Originally it was intended that I’d be signing my books there and meeting many people who have also published books with this amazing company.  I could have learned so much, made so many new friends and had new experiences.  Indeed, I find myself at times wistfully daydreaming about the Florida sunshine as I contemplate what a great gathering they are having there…without me!  Being winter here in Sydney definitely doesn’t help matters!

But I’m needed here right now.  Sometimes life just doesn’t go the way I planned it.  And it’s disappointing.

“The feeling of sadness or displeasure caused by the nonfulfillment of one’s hopes or expectations”...that’s how my dictionary describes what’s going on right now for me. When I expect one thing, and it turns out that it doesn’t happen quite that way.  Often, dealing with disappointment can leave us depleted in many ways…our energy levels drop and our hearts dwell on the negative rather than the positive things of life. We can become withdrawn and treat others differently, often as though it’s their fault!

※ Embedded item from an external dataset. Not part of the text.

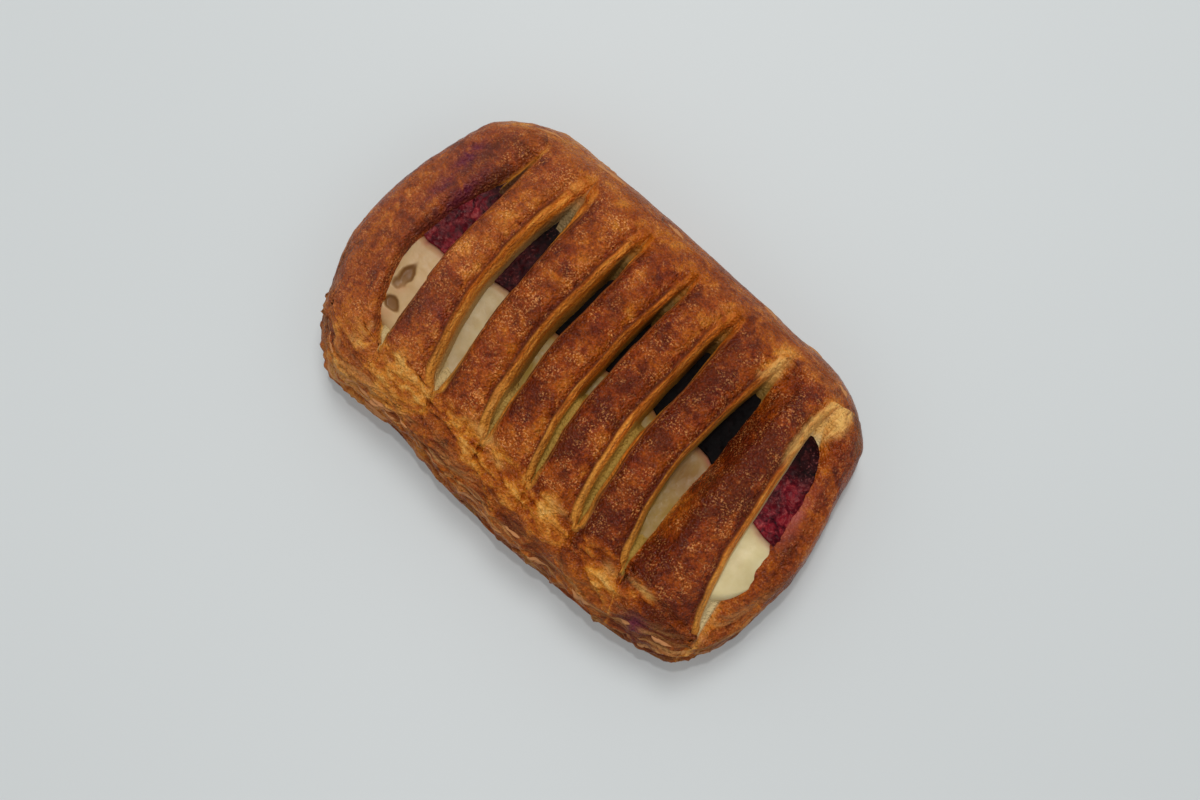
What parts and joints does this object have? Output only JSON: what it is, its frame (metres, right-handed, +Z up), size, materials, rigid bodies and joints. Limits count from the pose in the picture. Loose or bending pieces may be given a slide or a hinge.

In the chapter of my book, Dancing With My Daddy, called The Team, I tell the story of a 10 year old immigrant girl and her disappointment. A day when things definitely didn’t go as she wanted them too.

How do you overcome disappointment when an earthly father lets you down?  Well, many of us learn that lesson early, and this story is just one of the many that could illustrate the point.  You might say,  “But every one lets their kids down.  Just get over it!”  And of course, you would be right.  But when we ‘just get over it’ we tend to bury the hurt along with the incident. 

And many people have incidents of ‘let down’ that are so much greater than this one, but the hurt always goes down deep, with its descent gathering to itself every other time that we have been let down.  The package lands with a resounding thump at the bottom of our hearts, that heavy combination of weary hurt affirming our lack of esteem on the inside.  And there it sits, sinker-like, as in the depths of an ocean of broken dreams, waiting for the Discoverer to dig it out of the deep hiding place, exposing it to the Light that heals. 

The trouble is that hurt is a bit like nuclear waste: it takes a very, very long time to break down, if ever, without a miracle. ..”

The miracle is, of course, that Jesus can heal our disappointments.  I am believing for the complete healing of someone very close to me at present. And whether we can acknowledge that our simple disappointments in the every day are just as important to surrender to the Healer as these massive needs that life brings to us at times, we must remember that all of us face them, on whatever scale, every day.

Disappointments – they can even cause us to think of ‘giving up’.

But giving up cannot be on our list of options.

2 Corintihians 4:8 says this: “When I am pressed on every side by troubles, I am not crushed and broken.  When I am perplexed because I don’t know why things happen as they do, I don’t give up and quit.”

And now….excuse me as I spend some time choosing my ‘better option’.  For me it’s time to listen to some uplifting music, thank God for His intervention in my life, and think on the future.